Part of Charleston, South Carolina and its old-history is the plantations that have offered natural beauty for many years. A plantation, for those of you that are not familiar, is a large estate or farm that usually contains of course the land for farming such crops as tobacco, cotton, sugar and et cetera; a large mansion and a beautiful flowering garden. These plantations are most rememberable for being a part of the United States history during the period of slavery.
Although none of us would want to return to the days of slavery, we can still get a glimpse of yesterday by going to a plantation today. Charleston is filled with dozens of gardens however I prefer to return year after year to those seen at the old-fashioned plantations. One of the most amazing remnants of these days is the 18th century and 19th century craftsmanship of gardening most unlikely to be seen in other gardens today.
For those of who have never been to a plantation garden, it is unlike any other garden or botanical location in America. Each garden offers different interpretations of the antebellum culture which includes gardening tools and processes done by African and West Indies Slaves.
The Top Plantation Gardens:
1. Boone Hill Plantation; Usually open from 9AM to 5PM daily, with the exception of 1PM-4PM on Sunday, this is a wonderful oldest working, living plantations. It costs around $14.50/adult, $13.00/Seniors and $7.00/Children. This garden had begun in 1743 by the son of Major John Boone. The first living plants that were planted were live oak trees and now have grown into millions of flowers and trees. Therefore it has been “alive” for around 320 years in total.
2. Cypress Gardens: It was this garden that first started my general interest in plantations throughout my years. Usually it opens from 9AM to 5PM daily, with the exception of all major holidays being closed. It is a 170 acre Berkeley County Park that contains beautiful gardens, the cypress swamp and walking paths for all ages. The best part of this garden is the swamp – yes, a swamp is still gardening since it contains living plants and trees. My family likes to go on a private canoe-like boat through all the trees that are still living with the roots in the swamp water. It costs around $10.00/adult, $9.00/Seniors and $5.00/Children
3. Charleston Tea Plantation: If you like tea or ever wondered what it was like a tea farm, this is the garden to go to and see. It is actually America’s only commercial tea farm in the nation. Generally there is not much to do however we do like to walk through live oaks, look at all the tea plants while on the trolley, learn how to make tea, purchase fresh tea leaves and et cetera. Since it is a plantation, it is very quite being that there are no neighbors. Usually it opens from 10AM to 4PM daily, with the exception of Sunday noon to 4PM.

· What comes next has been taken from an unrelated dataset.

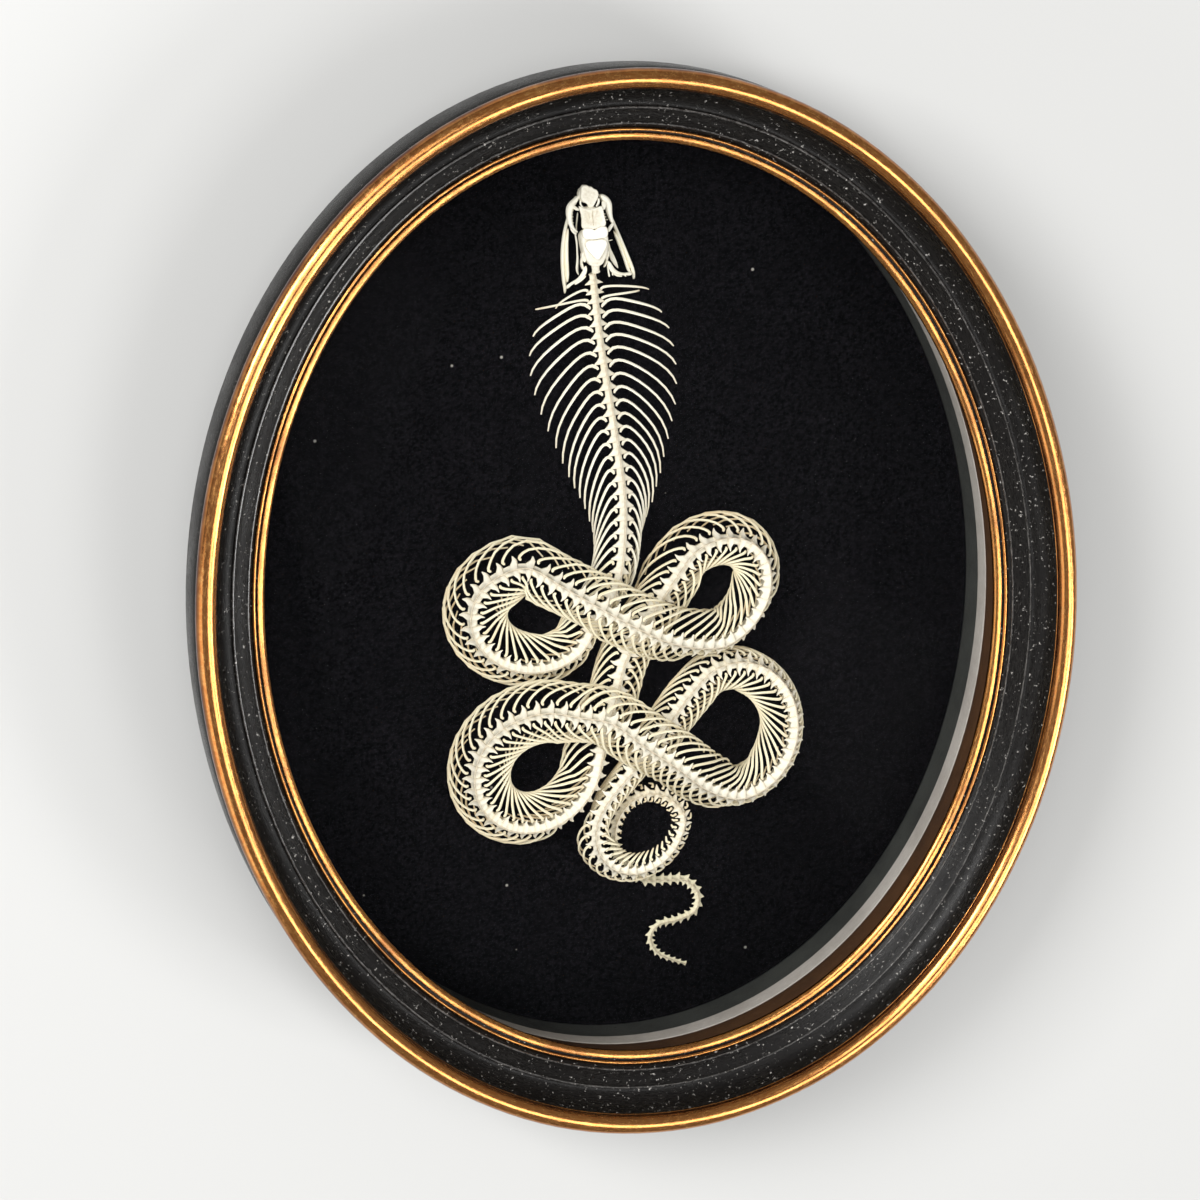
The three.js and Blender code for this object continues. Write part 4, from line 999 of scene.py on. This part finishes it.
studio = {"floorSize": 6.0, "floorColour": (0.62, 0.62, 0.61, 1), "worldStrength": 0.26,
          "worldColour": (1.0, 0.99, 0.97, 1),
          "lamps": [("key", (-0.95, 0.70, 1.05), 0.6, 19), ("top", (0.33, -0.42, 1.25), 0.5, 4),
                    ("front", (-0.35, 0.45, 1.30), 0.6, 5), ("side", (-1.35, -0.47, 0.40), 1.0, 5),
                    ("fill", (0.9, -0.7, 0.95), 0.45, 8)]}
view = {"tilt": 23.4, "turn": 129.0, "spin": -7.56, "distance": 1.0, "aim": (0, 0, 0.035), "lens": 112.2,
        "shift": (-0.03425, 0.00958)}

bm = bmesh.new()
bmesh.ops.create_grid(bm, x_segments=2, y_segments=2, size=studio["floorSize"] / 2)
floorMesh = toMesh("floor", bm)
floorMaterial, floorTree, floorShader = newMaterial("floor_paint")
setInputs(floorTree, floorShader, {"Base Color": studio["floorColour"], "Roughness": 0.9})
floorMesh.materials.append(floorMaterial)
floor = addObject("floor", floorMesh)

world = bpy.context.scene.world or bpy.data.worlds.new("studio")
bpy.context.scene.world = world
world.use_nodes = True
setInputs(world.node_tree, world.node_tree.nodes["Background"],
          {"Color": studio["worldColour"], "Strength": studio["worldStrength"]})

target = Vector(view["aim"])
for name, place, size, power in studio["lamps"]:
    lamp = bpy.data.lights.new(name, "AREA")
    lamp.size = size
    lamp.energy = power
    lampObject = addObject(name, lamp)
    lampObject.location = place
    lampObject.rotation_euler = (target - Vector(place)).to_track_quat("-Z", "Y").to_euler()

tilt, turn, spin = (math.radians(view[key]) for key in ("tilt", "turn", "spin"))
toCamera = Vector((math.sin(tilt) * math.cos(turn), math.sin(tilt) * math.sin(turn), math.cos(tilt)))
right = Vector((-math.sin(spin), math.cos(spin), 0)).cross(toCamera).normalized()
upwards = toCamera.cross(right)
camera = bpy.data.cameras.new("camera")
camera.sensor_width = 36
camera.lens = view["lens"]
camera.shift_x, camera.shift_y = view["shift"]
camera.clip_end = 20
cameraObject = addObject("camera", camera)
axes = Matrix((right, upwards, toCamera)).transposed().to_4x4()
cameraObject.matrix_world = Matrix.Translation(target + toCamera * view["distance"]) @ axes
bpy.context.scene.camera = cameraObject
bpy.context.scene.view_settings.view_transform = "Standard"

print("scene ready")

4. Irvin-House Vineyards: Now that I am of legal drinking age, I love to be entertained by going to this vineyard located just outside of Charleston in Wadmalaw Island, South Carolina. It is only open to the public on Thursday through Saturday starting at 10AM to 5PM. If you go on Saturday though, the tours are free and legal drinking age adults can try out authentic wines from the vineyards. It is a nice day trip to stroll through the grounds and see the plantation with an added perk of complimentary wine afterwards.

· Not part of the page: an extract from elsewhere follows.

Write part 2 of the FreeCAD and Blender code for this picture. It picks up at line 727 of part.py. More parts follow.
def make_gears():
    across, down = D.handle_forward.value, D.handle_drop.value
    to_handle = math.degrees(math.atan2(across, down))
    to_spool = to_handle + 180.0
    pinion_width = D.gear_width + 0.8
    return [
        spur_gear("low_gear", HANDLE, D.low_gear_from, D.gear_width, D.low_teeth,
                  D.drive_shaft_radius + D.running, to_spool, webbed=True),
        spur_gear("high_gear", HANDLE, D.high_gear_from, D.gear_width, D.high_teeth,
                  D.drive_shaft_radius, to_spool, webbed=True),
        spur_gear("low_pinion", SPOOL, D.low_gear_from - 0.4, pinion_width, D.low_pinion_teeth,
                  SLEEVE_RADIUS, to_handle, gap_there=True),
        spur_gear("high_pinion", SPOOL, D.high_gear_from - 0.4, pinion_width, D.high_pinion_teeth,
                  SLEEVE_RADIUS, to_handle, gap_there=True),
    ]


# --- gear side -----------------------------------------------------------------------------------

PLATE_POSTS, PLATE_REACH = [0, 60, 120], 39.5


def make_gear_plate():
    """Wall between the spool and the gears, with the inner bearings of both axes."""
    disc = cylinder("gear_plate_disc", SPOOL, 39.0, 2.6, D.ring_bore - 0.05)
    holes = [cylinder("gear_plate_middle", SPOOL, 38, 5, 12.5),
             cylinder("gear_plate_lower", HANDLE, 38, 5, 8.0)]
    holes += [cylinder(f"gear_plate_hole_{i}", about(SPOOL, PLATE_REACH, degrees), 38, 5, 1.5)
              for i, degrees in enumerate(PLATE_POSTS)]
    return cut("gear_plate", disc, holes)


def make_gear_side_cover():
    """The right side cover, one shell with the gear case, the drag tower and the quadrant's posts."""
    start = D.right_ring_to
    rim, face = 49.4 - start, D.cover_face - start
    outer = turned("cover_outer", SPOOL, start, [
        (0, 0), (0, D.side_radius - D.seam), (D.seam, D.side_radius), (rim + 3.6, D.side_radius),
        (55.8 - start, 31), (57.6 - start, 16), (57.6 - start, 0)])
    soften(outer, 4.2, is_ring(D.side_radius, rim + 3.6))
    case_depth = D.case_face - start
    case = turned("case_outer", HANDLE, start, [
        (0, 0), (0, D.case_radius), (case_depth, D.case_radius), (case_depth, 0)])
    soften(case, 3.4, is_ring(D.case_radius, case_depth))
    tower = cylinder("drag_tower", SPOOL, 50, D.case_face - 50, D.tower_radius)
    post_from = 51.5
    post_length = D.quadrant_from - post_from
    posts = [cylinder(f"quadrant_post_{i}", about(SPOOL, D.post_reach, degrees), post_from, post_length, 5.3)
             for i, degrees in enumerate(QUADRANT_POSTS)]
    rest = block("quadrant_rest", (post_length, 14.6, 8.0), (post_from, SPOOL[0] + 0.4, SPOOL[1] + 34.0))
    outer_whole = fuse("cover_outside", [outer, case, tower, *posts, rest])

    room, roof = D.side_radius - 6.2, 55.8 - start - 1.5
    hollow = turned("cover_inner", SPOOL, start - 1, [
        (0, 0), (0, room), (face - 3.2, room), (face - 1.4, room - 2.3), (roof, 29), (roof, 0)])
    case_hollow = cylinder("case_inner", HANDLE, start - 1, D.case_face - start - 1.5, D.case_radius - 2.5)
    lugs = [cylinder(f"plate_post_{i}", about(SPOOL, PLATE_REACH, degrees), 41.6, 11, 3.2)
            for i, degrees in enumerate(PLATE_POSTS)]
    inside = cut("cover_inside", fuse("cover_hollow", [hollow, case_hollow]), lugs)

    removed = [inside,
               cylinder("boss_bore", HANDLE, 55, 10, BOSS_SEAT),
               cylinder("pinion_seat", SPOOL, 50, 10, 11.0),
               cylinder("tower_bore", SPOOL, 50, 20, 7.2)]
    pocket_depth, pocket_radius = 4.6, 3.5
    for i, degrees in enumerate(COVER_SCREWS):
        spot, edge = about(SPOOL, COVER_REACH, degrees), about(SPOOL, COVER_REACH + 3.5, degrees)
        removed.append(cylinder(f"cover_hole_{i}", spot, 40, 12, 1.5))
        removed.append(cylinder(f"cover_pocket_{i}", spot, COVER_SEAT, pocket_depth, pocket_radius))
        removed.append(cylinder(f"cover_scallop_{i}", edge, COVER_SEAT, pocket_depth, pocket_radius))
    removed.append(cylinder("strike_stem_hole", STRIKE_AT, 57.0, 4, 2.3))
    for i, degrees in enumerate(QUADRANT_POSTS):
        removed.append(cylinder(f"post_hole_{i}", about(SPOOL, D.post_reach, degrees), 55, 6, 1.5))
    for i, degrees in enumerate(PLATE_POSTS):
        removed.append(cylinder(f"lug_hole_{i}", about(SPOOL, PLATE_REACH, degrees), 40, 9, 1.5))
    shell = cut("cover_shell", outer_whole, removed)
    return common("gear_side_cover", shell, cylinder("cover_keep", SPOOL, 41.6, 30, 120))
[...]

5. Drayton Hall: This is plantation is open daily except on major holidays. It is a National Trust Historic Site and considered one of the oldest preserved plantation houses in American that is open to the public. It has endured quite a lot throughout the years but is in perfect original condition. The house is Georgian Palladian Architecture and was built around 1738 to 1742. It is a wonderful place to visit without children or with children and learn about history. There are guided tours and also self-guided tour options. It costs around $14.00/adult and $8.00/Children.